In other words, we all have different learning profiles. Understanding that this is the case and that we all learn in different ways can make it easier for us to find the ways that we learn at our best. Do we find it easier to learn from books or from videos? Do we do best listening to experts or experimenting by ourselves?
By thinking about thinking, we’re can make sure that we don’t only learn in an effective way, but that we do so in ways that stay interesting and enjoyable at the same time.
Why we need cognitive learning: putting it all together
By understanding, experimenting, and working with the different ways we learn, we can make sure that we learn more quickly than we otherwise would. Even better, by embracing different techniques at different times, we’re training ourselves to think more flexibly and effectively.
That means that we’re not just going to learn our lessons better, but also boost and expand the plasticity of our brains going forward. That will help us become more proficient learners, as well as better at critical thinking, applying the lessons we’ve learned and become better at analyzing shortcomings in thinking.

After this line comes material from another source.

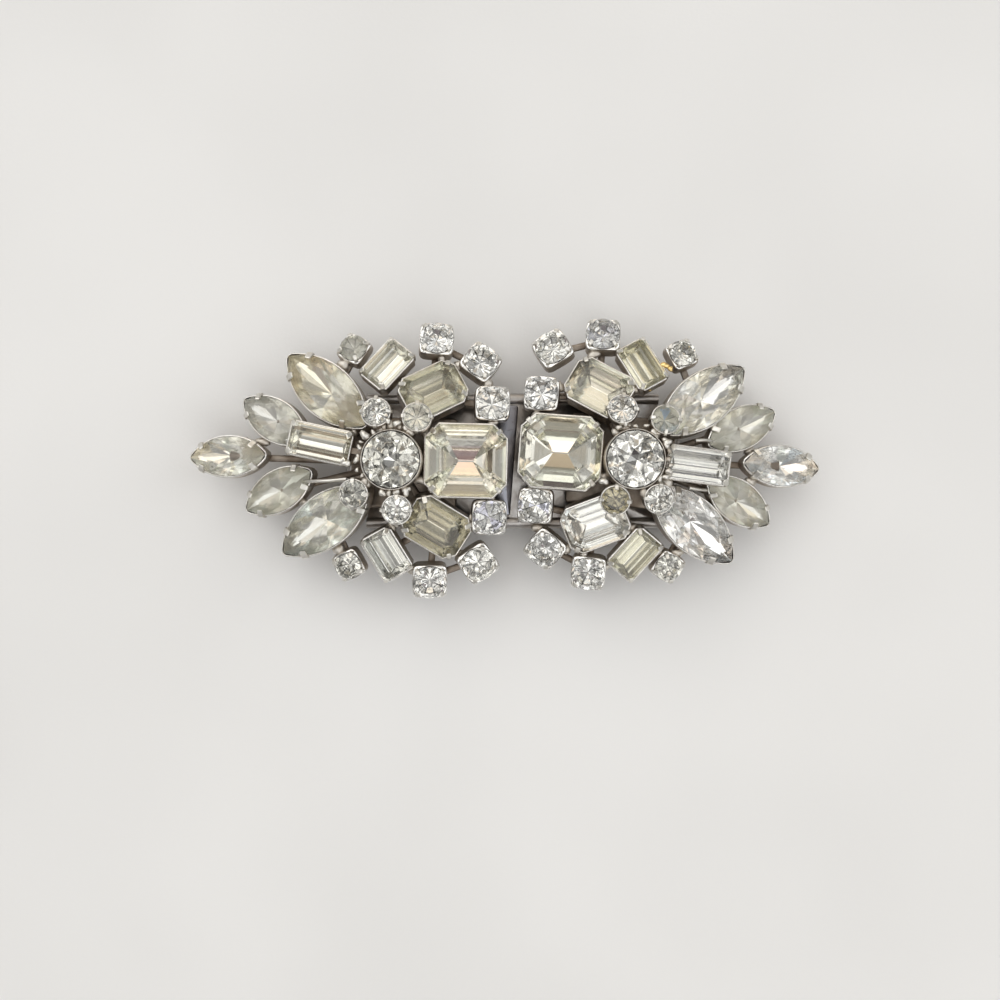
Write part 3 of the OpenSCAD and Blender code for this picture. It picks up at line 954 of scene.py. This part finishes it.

In this way, cognitive learning doesn’t just help us learn. It helps us become better and more critical thinkers. And that will give us the equipment to not just do our jobs but live our lives, and participate in building the society that we want to be a part of.
So, far from being an inane repetition, cognitive learning has a huge amount of potential to shape ourselves, our children, and our society. And so, it’s a good thing indeed that more and more people are embracing it as the go-to learning technique.